The two mathematicians finished their work in July 1976 and published the results the following year in the Illinois Journal of Mathematics. Unfortunately, the calculations were so long and complicated that no human being could check them for errors. This was the first computer-dependent proof of an important theorem that mathematics had ever seen.

Reactions to the proof were mixed and, in some cases, extreme. Many mathematicians were complimentary, but some resented the fact that they had to take a computer's word on the solution to such a famous problem. It was not elegant, they said; it was not beautiful-and some feared it would taint the Queen of Sciences.

The argument raged loud and long-Scientific American even wrote a much-criticized article entitled "The Death of Proof"-but eventually, time and technology proved victorious over tradition. "I think if you talked to students today and said there were people who were very angry that computers were used in proof, they'd be puzzled as to why," says Appel. "By the 1980s, most grad students had, as kids, had some contact with computers, and they were comfortable with the idea of working with them."

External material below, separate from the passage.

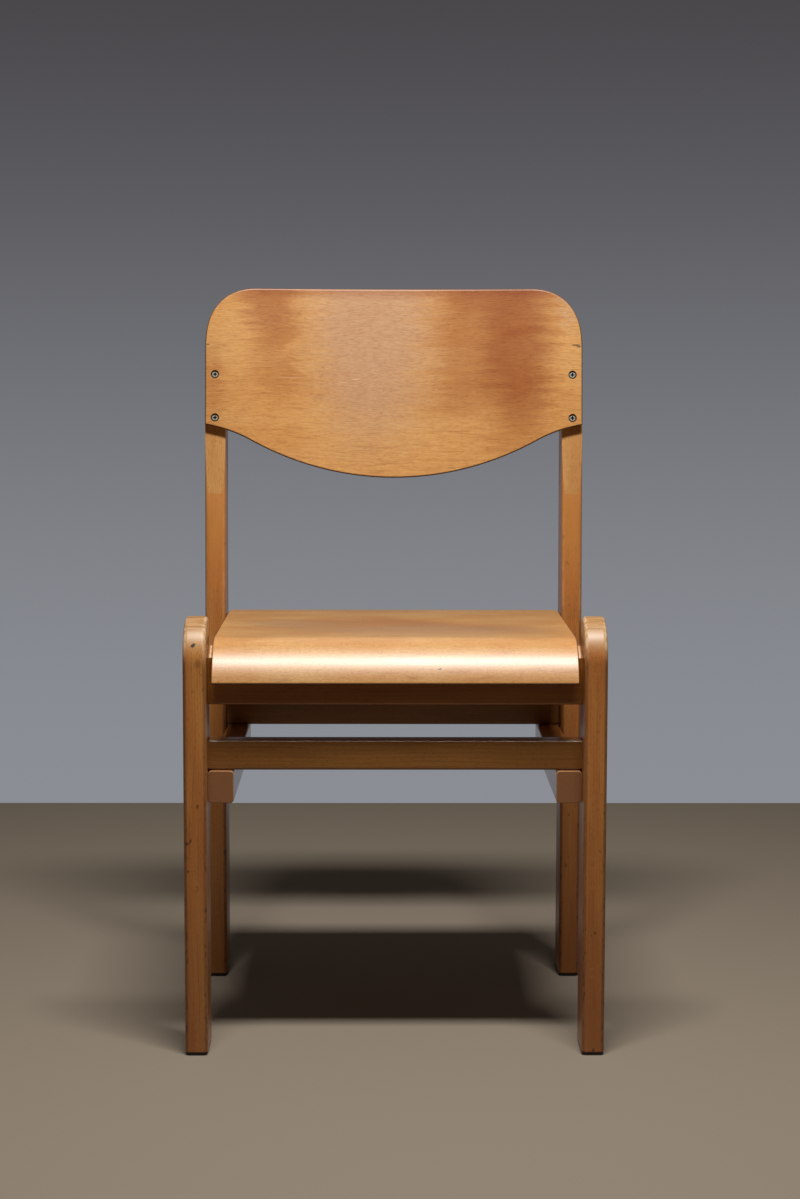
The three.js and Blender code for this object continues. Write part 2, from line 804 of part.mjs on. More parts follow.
function buildBackrest() {
  const group = new THREE.Group();
  group.applyMatrix4(backrestPlace);
  group.add(piece("backrest_panel", backPanel(), backVeneer, new THREE.Vector3()));
  const backScrew = screw(screwLength);
  for (const { name, x, up } of backScrewPlaces()) {
    const mesh = piece(name, backScrew, steel, new THREE.Vector3());
    mesh.position.set(x, sinkFloorY - turnedGap, up);
    group.add(mesh);
  }
  return group;
}

function buildGlides() {
  const group = new THREE.Group();
  for (const side of sides) {
    const x = side.sign * legMiddleX;
    const ends = [["front", 0], ["rear", rearLegSpacing]];
    for (const [end, frontY] of ends) {
      const origin = new THREE.Vector3(x, frontY + legDepth / 2, 0);
      group.add(piece("glide_" + end + "_" + side.name, glide(side, frontY), blackPlastic, origin));
    }
  }
  return group;
}

// The whole chair, with its origin on the floor under the middle of its bounding box.
const chair = new THREE.Group();
chair.add(buildFrame(), buildDowels(), buildSeat(), buildBackrest(), buildGlides());
const box = new THREE.Box3().setFromObject(chair, true);
chair.position.y = -(box.min.y + box.max.y) / 2;

export default chair;
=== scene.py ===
# %% [markdown]
# A choir chair. A frame of solid beech, lacquered amber brown, carries a moulded plywood seat
# whose front edge bends down over the rail, and a hollow plywood backrest that is screwed to the
# leaning tops of the rear legs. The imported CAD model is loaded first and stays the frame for
# everything: each new piece takes its place and its size from the CAD piece that it stands for.

import math

import bmesh
import bpy
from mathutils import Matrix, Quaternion, Vector


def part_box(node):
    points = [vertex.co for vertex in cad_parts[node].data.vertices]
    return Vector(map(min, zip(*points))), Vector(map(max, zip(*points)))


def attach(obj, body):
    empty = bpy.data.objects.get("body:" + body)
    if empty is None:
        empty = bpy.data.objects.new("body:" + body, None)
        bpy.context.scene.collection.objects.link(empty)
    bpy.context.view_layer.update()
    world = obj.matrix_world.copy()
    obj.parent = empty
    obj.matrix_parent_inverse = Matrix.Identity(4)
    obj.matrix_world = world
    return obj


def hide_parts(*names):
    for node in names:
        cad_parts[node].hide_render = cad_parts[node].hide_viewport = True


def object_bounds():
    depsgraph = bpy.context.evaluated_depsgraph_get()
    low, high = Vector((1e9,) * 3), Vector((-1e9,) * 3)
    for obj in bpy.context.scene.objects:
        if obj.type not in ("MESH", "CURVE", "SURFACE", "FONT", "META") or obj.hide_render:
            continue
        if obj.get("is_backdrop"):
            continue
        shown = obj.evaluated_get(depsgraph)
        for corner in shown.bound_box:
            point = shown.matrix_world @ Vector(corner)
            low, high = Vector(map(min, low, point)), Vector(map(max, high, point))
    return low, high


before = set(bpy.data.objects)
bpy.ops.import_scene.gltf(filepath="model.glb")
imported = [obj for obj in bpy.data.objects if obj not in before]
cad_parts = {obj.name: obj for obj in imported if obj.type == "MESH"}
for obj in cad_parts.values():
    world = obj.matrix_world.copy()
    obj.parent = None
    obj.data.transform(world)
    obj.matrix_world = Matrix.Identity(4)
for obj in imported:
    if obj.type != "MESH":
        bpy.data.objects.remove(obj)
cad_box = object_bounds()
MM = 0.001
SIDES = {"left": -1, "right": 1}
print("CAD box in mm:", [[round(v / MM, 1) for v in corner] for corner in cad_box])

# %% [markdown]
# Working by hand in edit mode means: pick some edges or faces, then use an operator on them. There
# is no mouse here, so the first helpers pick in code, by where things are and which way they face.
# Operators act on all that is selected, and so everything is deselected before a new primitive.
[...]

Indeed, even the crustiest mathematicians now have hugely powerful systems at their disposal, but they're still doing pretty much what Appel and Haken did a quarter-century ago-following their instincts. "That's what one does as a mathematician: find an interesting problem, work at it and hope it pays off," Appel observes.

"We were lucky enough to come along just at a time when the tools were there," he adds. "As for me, I had one really bright idea, and that was to work with Haken, who is as sharp and hard-working as anybody I've ever met. The theory of collaboration is to find somebody smarter than you to work with. If there was a 'eureka moment' for me, that was it."